Morozov, bahsedilen tehlikelerin değişimden korkan yaşlı adamların fantezileri ya da korkuları olmadığını hatırlattı. 2023 yılının mayıs ayında, önde gelen 300 araştırmacı ve teknoloji şirketi yöneticisi tarafından imzalanan bir bildiri, yapay zekâ uygulamalarının kontrolsüz bir şekilde genişlemesinden kaynaklanabilecek varoluşsal riskler konusunda uyarıda bulundu.

Başladığımız noktaya dönecek olursak, Lütfiye ed-Duleymi insanlarda yaşam yeterliliği ve pasifist eğilimler arasındaki ilişkiye odaklanan bir yaklaşım önerdi. Fikri açıklamak için aşağıdaki soruyla başlayalım: Yapay zekânın ekonominin ve geçim kaynaklarının gelişmesine yardımcı olmasını mı yoksa tam tersini mi bekliyoruz? Çoğu insan, elektronik bilgi ve iletişim sistemlerinin geliştirilmesinden sonra, insanların işlerini kaybetmeleriyle ilgili endişelere rağmen ekonominin patlayıcı büyümesini hatırlayarak olumlu tarafı seçecektir.
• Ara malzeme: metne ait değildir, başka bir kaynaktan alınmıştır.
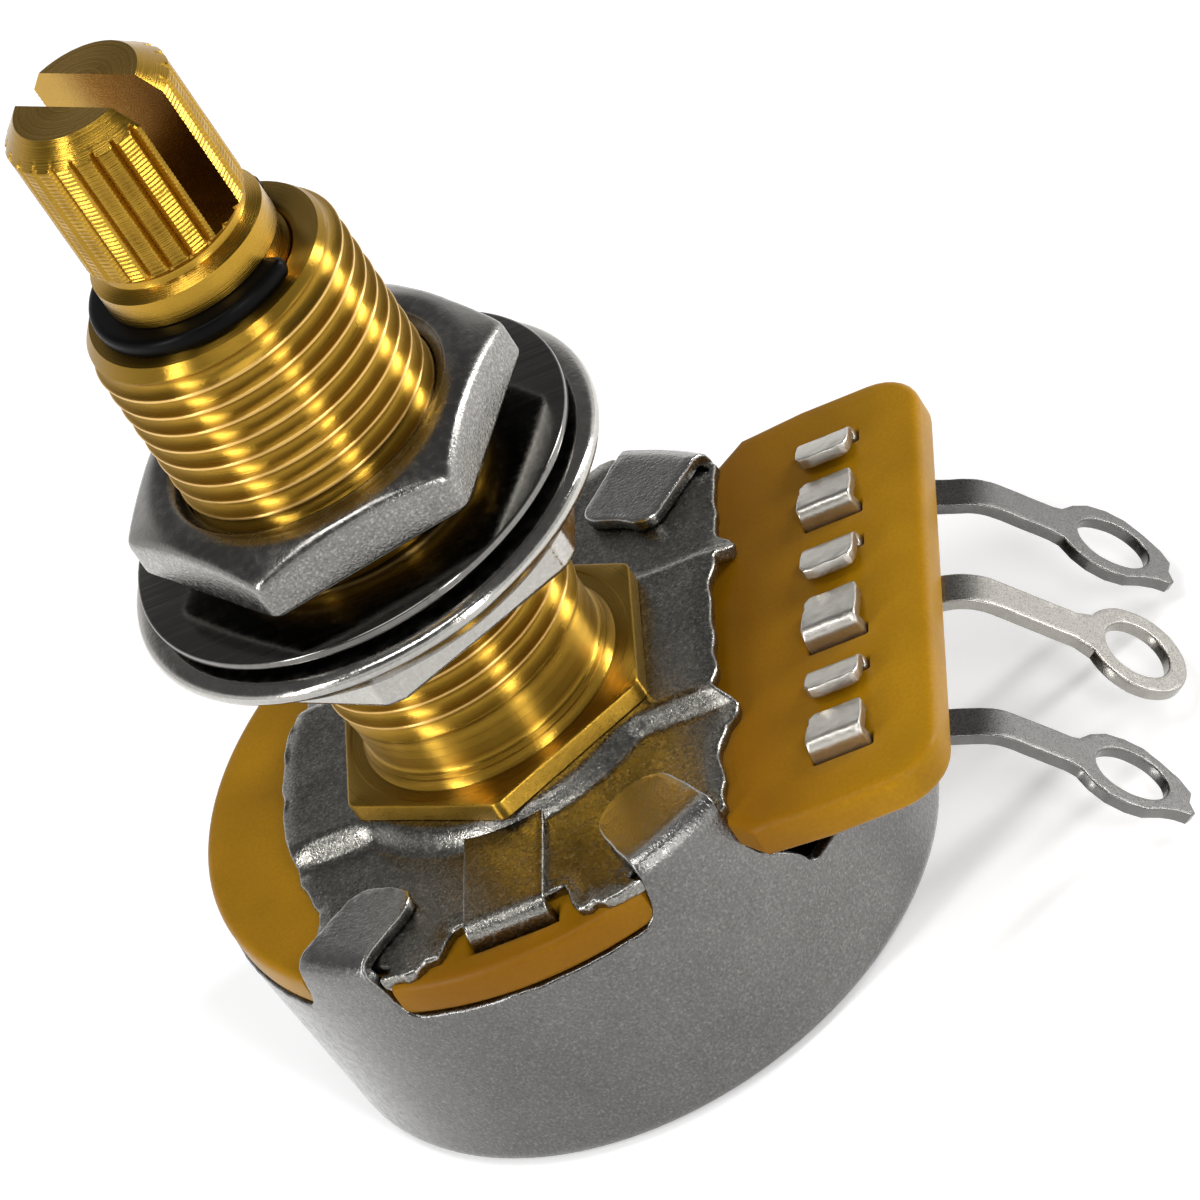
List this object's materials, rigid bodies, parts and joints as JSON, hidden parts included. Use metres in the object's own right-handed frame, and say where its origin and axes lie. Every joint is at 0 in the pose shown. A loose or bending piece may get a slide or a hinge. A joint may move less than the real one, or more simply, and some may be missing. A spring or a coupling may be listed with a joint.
{
  "type": "potentiometer",
  "caption": "Panel rotary potentiometer with a long threaded brass bushing, split knurled shaft, steel cover, laminate board with bent solder lugs, nuts and washer",
  "frame": {"origin": "centre of the cover's flat back face, on the shaft's axis", "axes": "+Z along the shaft to its tip; +X to the solder lugs; +Y completes the right-handed frame"},
  "size_m": [0.0336, 0.0242, 0.0401],
  "materials": {
    "cover_steel": "zinc plated drawn steel, satin",
    "board_laminate": "amber paper laminate",
    "plate_steel": "dark plated pressed steel",
    "bushing_brass": "turned brass",
    "shaft_brass": "turned and knurled brass",
    "tinned_brass": "tin plated stamping",
    "carbon_track": "printed carbon",
    "silver_pad": "silvered ink",
    "black_spring_steel": "black oxide",
    "rotor_plastic": "moulded phenolic",
    "washer_plastic": "smooth nylon",
    "spring_bronze": "phosphor bronze strip",
    "nickel_nut": "nickel plated",
    "polished_nickel": "polished nickel plate"
  },
  "bodies": {
    "case": {"cover": "cover_steel", "terminal_board": "board_laminate", "front_plate": "plate_steel", "bushing": "bushing_brass", "lug_start": "tinned_brass", "lug_wiper": "tinned_brass", "lug_end": "tinned_brass", "resistance_track": "carbon_track", "pad_start": "silver_pad", "pad_end": "silver_pad", "collector_ring": "tinned_brass"},
    "shaft": {"shaft": "shaft_brass", "retaining_ring": "black_spring_steel", "rotor": "rotor_plastic", "thrust_washer": "washer_plastic", "wiper_spring": "spring_bronze"},
    "flange_nut": {"flange_nut": "nickel_nut"},
    "dress_washer": {"dress_washer": "polished_nickel"},
    "hex_nut": {"hex_nut": "nickel_nut"}
  },
  "joints": [
    {"name": "shaft_turn", "type": "hinge", "parent": "case", "child": "shaft", "pos_m": [0, 0, 0.03164], "axis": [0, 0, 1], "range_deg": [-150, 150]},
    {"name": "flange_nut_travel", "type": "slide", "parent": "case", "child": "flange_nut", "axis": [0, 0, 1], "range_m": [-0.0035, 0]},
    {"name": "washer_travel", "type": "slide", "parent": "case", "child": "dress_washer", "axis": [0, 0, 1], "range_m": [0, 0.00617]},
    {"name": "hex_nut_turn", "type": "hinge", "parent": "dress_washer", "child": "hex_nut", "pos_m": [0, 0, 0.0248], "axis": [0, 0, 1], "range_deg": [0, 2799]}
  ],
  "couplings": [
    {"joint": "hex_nut_turn", "follows": "washer_travel", "rad_per_m": 7915.8}
  ]
}
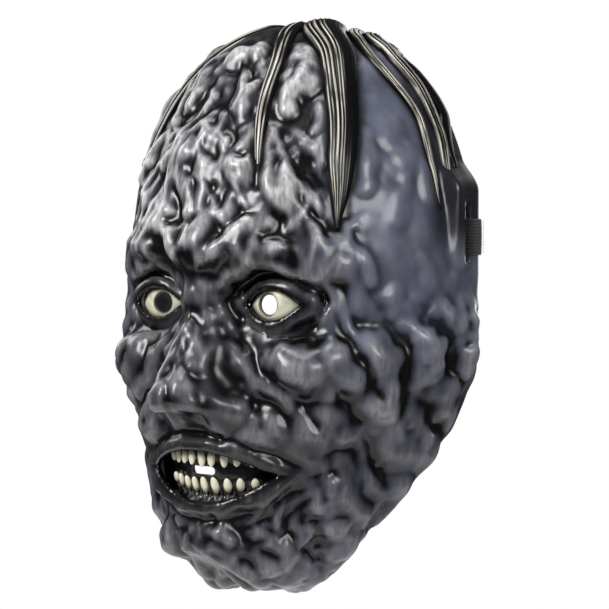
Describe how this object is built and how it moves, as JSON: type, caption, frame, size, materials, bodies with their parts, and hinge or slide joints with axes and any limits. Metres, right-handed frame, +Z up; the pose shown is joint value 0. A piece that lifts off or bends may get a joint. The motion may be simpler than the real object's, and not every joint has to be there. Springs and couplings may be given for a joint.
{
  "type": "moulded monster face mask",
  "caption": "Full-face monster mask: a thin moulded shell with pinhole eyes, a toothed mouth with a breathing slot, foam pads and an elastic head strap.",
  "frame": {"origin": "on the mask's middle plane, at eye height, in the flat plane of the rear rim, where the wearer's head comes in", "axes": "+Z up, -Y the way the face looks, +X the wearer's left"},
  "size_m": [0.1946, 0.1844, 0.29],
  "materials": {
    "vinyl": "painted semi-gloss, slate black with grey highlights",
    "eye": "satin cream paint",
    "gum": "gloss black",
    "tooth": "satin ivory paint",
    "elastic": "knitted black elastic",
    "thread": "black polyester thread",
    "foam": "soft black foam"
  },
  "bodies": {
    "face": {"brow_pad": "foam", "face_shell": "vinyl", "gum_tray": "gum", "left_cheek_pad": "foam", "left_eye_insert": "eye", "left_stitching": "thread", "left_strap_loop": "elastic", "lower_tooth_1": "tooth", "lower_tooth_2": "tooth", "lower_tooth_3": "tooth", "lower_tooth_4": "tooth", "lower_tooth_5": "tooth", "lower_tooth_6": "tooth", "lower_tooth_7": "tooth", "lower_tooth_8": "tooth", "lower_tooth_9": "tooth", "right_cheek_pad": "foam", "right_eye_insert": "eye", "right_stitching": "thread", "right_strap_loop": "elastic", "upper_tooth_1": "tooth", "upper_tooth_2": "tooth", "upper_tooth_3": "tooth", "upper_tooth_4": "tooth", "upper_tooth_5": "tooth", "upper_tooth_6": "tooth", "upper_tooth_7": "tooth", "upper_tooth_8": "tooth", "upper_tooth_9": "tooth"},
    "strap_arms": {"left_strap_arm": "elastic", "right_strap_arm": "elastic"},
    "strap_middle": {"strap_back": "elastic"}
  },
  "joints": [
    {"name": "strap_swing", "type": "hinge", "parent": "face", "child": "strap_arms", "pos_m": [0, 0.0095, 0.031], "axis": [1, 0, 0], "range_deg": [0, 70]},
    {"name": "strap_stretch", "type": "slide", "parent": "strap_arms", "child": "strap_middle", "axis": [0, 0.9063, -0.4226], "range_m": [0, 0.07], "stiffness_N_per_m": 150}
  ]
}
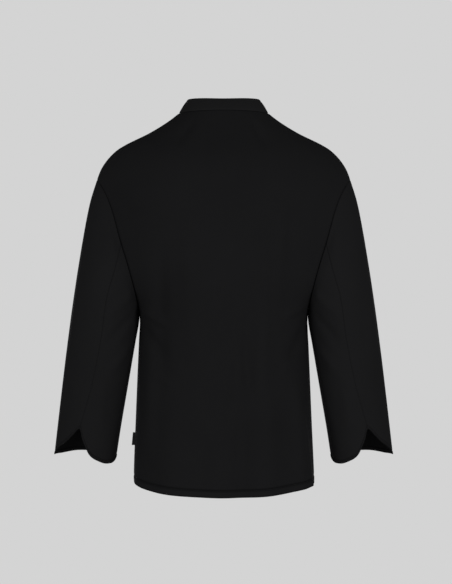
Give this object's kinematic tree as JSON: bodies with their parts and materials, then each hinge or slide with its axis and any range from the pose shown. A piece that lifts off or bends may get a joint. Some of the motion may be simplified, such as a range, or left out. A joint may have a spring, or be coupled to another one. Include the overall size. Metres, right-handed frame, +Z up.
{
  "type": "chef jacket",
  "caption": "Long-sleeved double-breasted chef jacket in its worn, hollow shape, with a stand collar, round buttons and notched cuffs.",
  "frame": {"origin": "on the jacket's middle line, level with the two points where the collar meets the shoulder seams", "axes": "+Z up the wearer's body, the wearer faces -Y, the wearer's left is +X"},
  "size_m": [0.6686, 0.2561, 0.7686],
  "materials": {
    "body_cloth": "plain black twill, matt",
    "sleeve_cloth": "plain black twill, matt",
    "collar_cloth": "plain black twill on an interlining, matt",
    "button_plastic": "black moulded plastic, satin",
    "tab_ribbon": "dark woven ribbon, plain"
  },
  "bodies": {
    "root": {"back": "body_cloth", "front_left": "body_cloth", "front_right": "body_cloth", "collar": "collar_cloth", "sleeve_upper_left": "sleeve_cloth", "sleeve_upper_right": "sleeve_cloth", "sleeve_under_left": "sleeve_cloth", "sleeve_under_right": "sleeve_cloth", "side_tab": "tab_ribbon", "button_left_1": "button_plastic", "button_left_2": "button_plastic", "button_left_3": "button_plastic", "button_left_4": "button_plastic", "button_left_5": "button_plastic", "button_right_1": "button_plastic", "button_right_2": "button_plastic", "button_right_3": "button_plastic", "button_right_4": "button_plastic", "button_right_5": "button_plastic"}
  },
  "joints": []
}
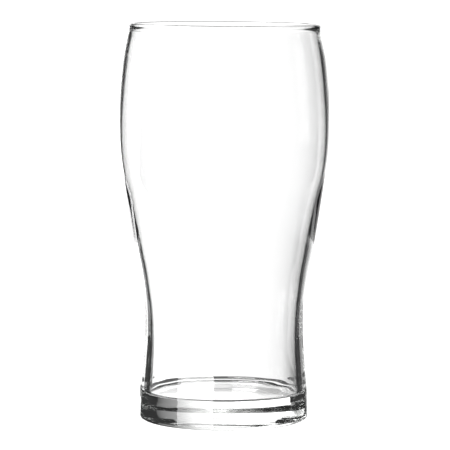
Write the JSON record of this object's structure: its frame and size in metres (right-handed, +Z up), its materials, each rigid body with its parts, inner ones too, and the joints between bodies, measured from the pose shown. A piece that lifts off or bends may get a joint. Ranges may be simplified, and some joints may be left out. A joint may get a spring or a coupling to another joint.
{
  "type": "pint glass",
  "caption": "Clear tulip-shaped beer glass with a thick foot, a narrow waist, a wide upper bowl and a rounded lip, for serving a pint.",
  "frame": {"origin": "centre of the foot, on the surface that the glass stands on", "axes": "+Z up along the axis that the glass is turned round, towards the mouth; X and Y are any two level directions"},
  "size_m": [0.0848, 0.0848, 0.16],
  "materials": {
    "glass": "clear gloss, fire polished"
  },
  "bodies": {
    "root": {"glass": "glass"}
  },
  "joints": []
}
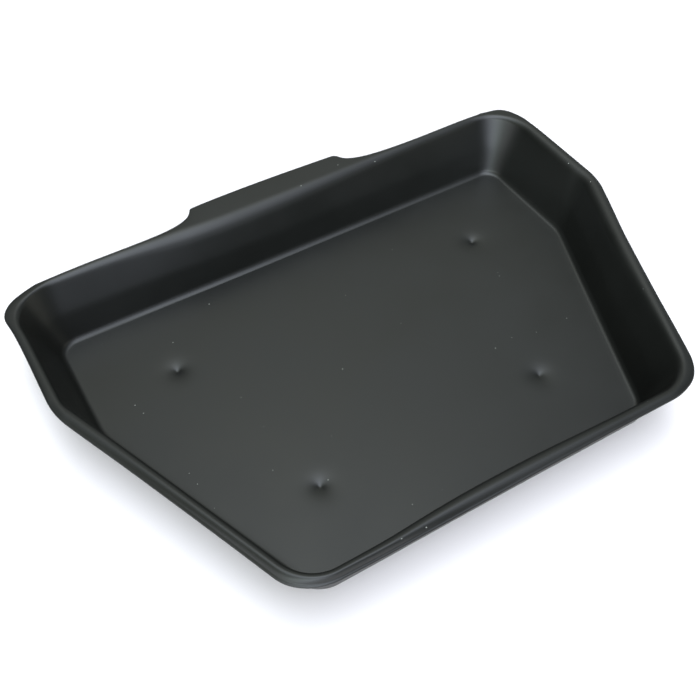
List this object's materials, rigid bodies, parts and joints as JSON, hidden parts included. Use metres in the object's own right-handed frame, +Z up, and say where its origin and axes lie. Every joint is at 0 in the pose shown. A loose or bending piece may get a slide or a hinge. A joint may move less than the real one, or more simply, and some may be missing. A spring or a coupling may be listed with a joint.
{
  "type": "paint roller tray",
  "caption": "Shallow six-sided black plastic paint tray with a flat floor, rim flange, hanging lip on the back edge and soft feet.",
  "frame": {"origin": "on the ground under the middle of the whole outline, lip included", "axes": "+Z up, +X along the long back edge, +Y towards the back edge and its hanging lip"},
  "size_m": [0.3798, 0.28, 0.045],
  "materials": {
    "tray_plastic": "satin black moulded plastic, thin sheet, slightly glossy where it is stretched round the corners",
    "foot_rubber": "soft black rubber, matte"
  },
  "bodies": {
    "root": {"tray_shell": "tray_plastic", "foot_back_left": "foot_rubber", "foot_back_right": "foot_rubber", "foot_front_left": "foot_rubber", "foot_front_right": "foot_rubber"}
  },
  "joints": []
}
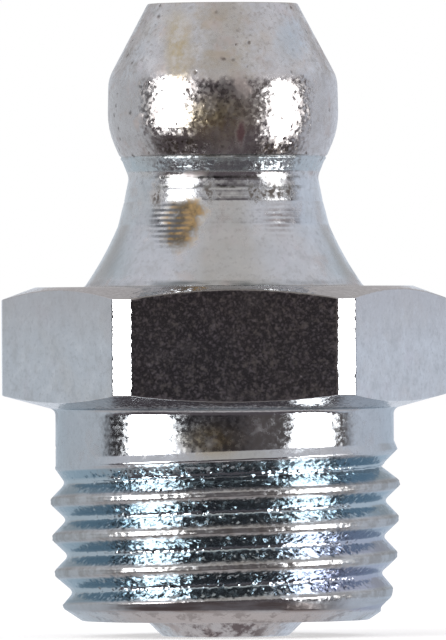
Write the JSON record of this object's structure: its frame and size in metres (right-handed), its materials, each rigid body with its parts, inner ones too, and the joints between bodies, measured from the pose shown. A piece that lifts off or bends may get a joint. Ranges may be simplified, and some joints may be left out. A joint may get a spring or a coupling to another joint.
{
  "type": "grease nipple",
  "caption": "Straight grease nipple with a coupler head, a waist, a hexagon and a short tapered thread; a sprung check ball closes its inlet.",
  "frame": {"origin": "on the axis, where the neck of the shank meets the underside of the hexagon", "axes": "+Z along the axis from the shank towards the coupler head; the hexagon's corners lie on the X axis and two of its flats face +Y and -Y"},
  "size_m": [0.0124, 0.011, 0.0176],
  "materials": {
    "zinc_plated_steel": "turned steel, zinc plated, lightly stained",
    "ball_steel": "ground and polished steel",
    "spring_steel": "drawn spring wire"
  },
  "bodies": {
    "nipple": {"nipple_body": "zinc_plated_steel", "valve_spring": "spring_steel"},
    "ball": {"check_ball": "ball_steel"}
  },
  "joints": [
    {"name": "ball_lift", "type": "slide", "parent": "nipple", "child": "ball", "axis": [0, 0, -1], "range_m": [0, 0.001], "stiffness_N_per_m": 940, "springref_m": -0.002, "deforming": ["valve_spring"]}
  ]
}
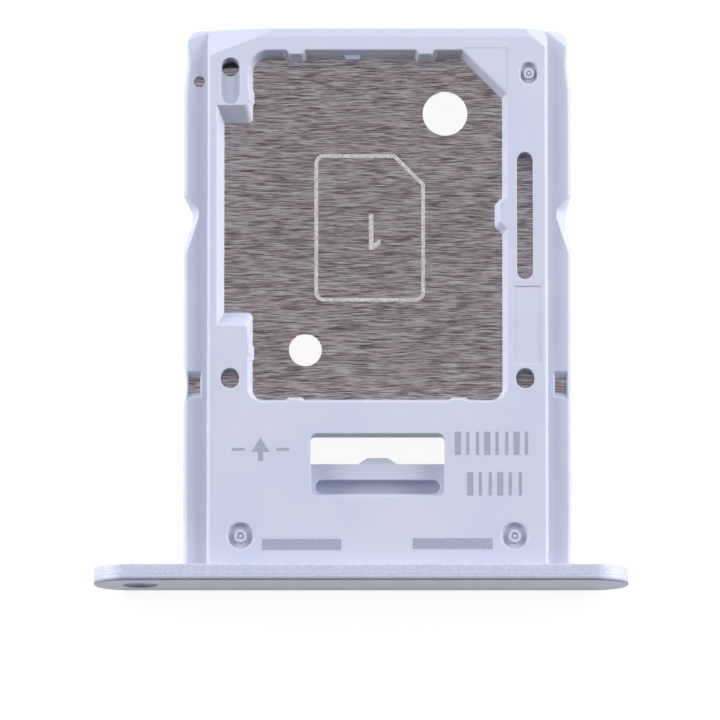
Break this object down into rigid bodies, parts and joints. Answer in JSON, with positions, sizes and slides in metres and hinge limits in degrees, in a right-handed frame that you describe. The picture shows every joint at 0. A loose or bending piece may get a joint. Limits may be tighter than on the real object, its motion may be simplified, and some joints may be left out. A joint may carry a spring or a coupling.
{
  "type": "sim card tray",
  "caption": "Flat slide-in card tray for a phone: rounded face plate with an eject-pin hole, plastic frame round card pockets on both sides, and a brushed steel plate as their floor.",
  "frame": {"origin": "bottom centre of the whole tray, level with the lower rim of the head", "axes": "+Y is the way the tray goes into the phone, from the head to the insertion end; +Z is the side of the small card's pocket; +X is to the right with the head towards the viewer, and the eject hole is at the -X end of the head"},
  "size_m": [0.0192, 0.0202, 0.0026],
  "materials": {
    "moulding": "satin injection moulding in pale lavender blue, with a fine metallic lacquer on the head",
    "plate": "stainless steel, brushed across the tray, with a laser-marked card outline"
  },
  "bodies": {
    "root": {"tray_frame": "moulding", "steel_plate": "plate"}
  },
  "joints": []
}
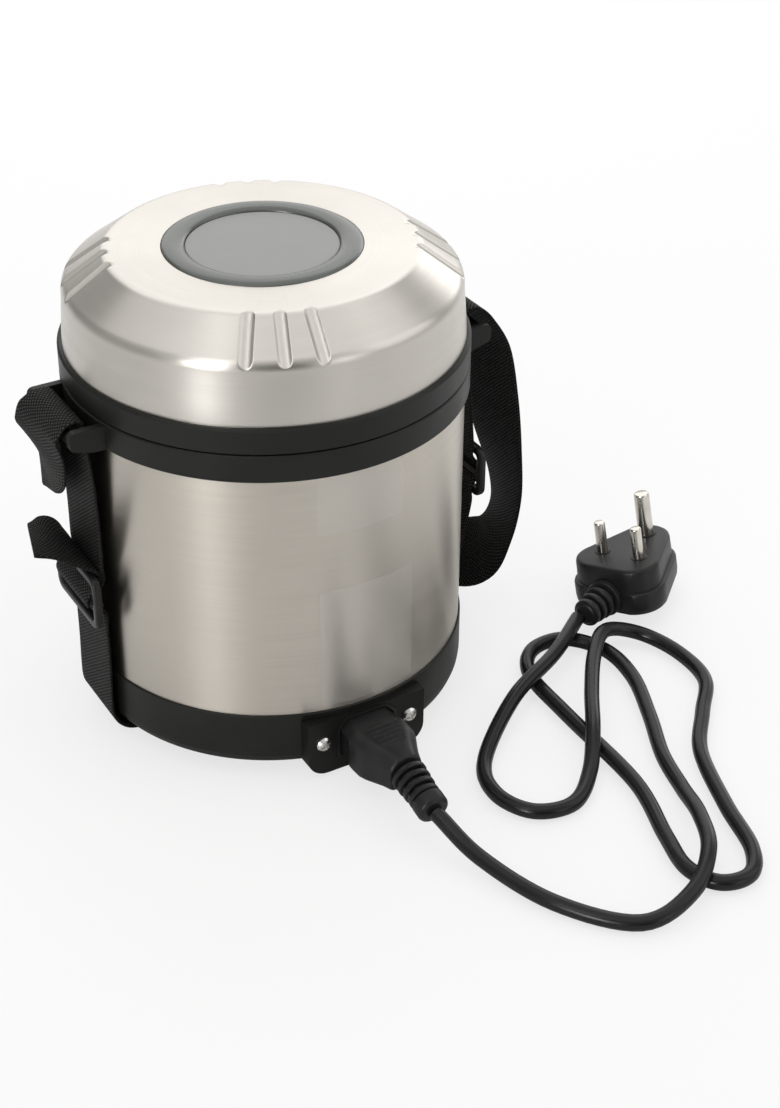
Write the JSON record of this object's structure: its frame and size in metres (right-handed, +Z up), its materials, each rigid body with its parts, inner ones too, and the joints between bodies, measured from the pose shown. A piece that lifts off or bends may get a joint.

Bugün, insanlar arasındaki iletişim hızının refah ve genişlemenin anahtarı olduğunu biliyoruz. Refah, yeni iş fırsatları ve bilinmeyen kaynaklar yaratır ve insanların anlayış ve iş birliği arzusunu arttırarak çatışmaları ve savaşları azaltır.

Bu, ed-Duleymi'nin konuyu tartışırken başlamayı önerdiği olumlu yöndür. Bu da bizi elbette gerekli bir soruya getiriyor: Eğer insanlar yapay zekâ ile gelecek olan refahın farkındaysa, neden onları daha endişeli görüyoruz?

Benim kişisel inancım, kaygının tek nedeninin, herkesin yeni sistemlerin baş döndürücü hızının, ister kasıtlı ister kazara olsun, eylemlerini kontrol etmelerine izin vermediğini bilmesidir. Geçtiğimiz ekim ayında sürücüsüz bir araç, bunu yapmayacak şekilde tasarlanmış olmasına rağmen bir kişiye çarptı ve ölümüne neden oldu. Bu kesinlikle bir hata. Ancak bir hatayı felakete yol açmadan önce kim düzeltebilir?

Araştırmacılar, olumsuz olasılıkları daha da endişe verici hale getiren iki faktöre işaret ediyor: zaten kaçınılması mümkün olmayan önyargılı geri bildirim programlaması ve akıllı bir makinenin, farklı insanlarla uğraşırken gerekli olduğunu düşündüğümüz bireysel farklılıklarla başa çıkamaması.

Ancak bu uzun tartışma gerektiren bir konu. Daha sonraki bir tarihte bu meseleyi tekrar ele almayı umuyorum.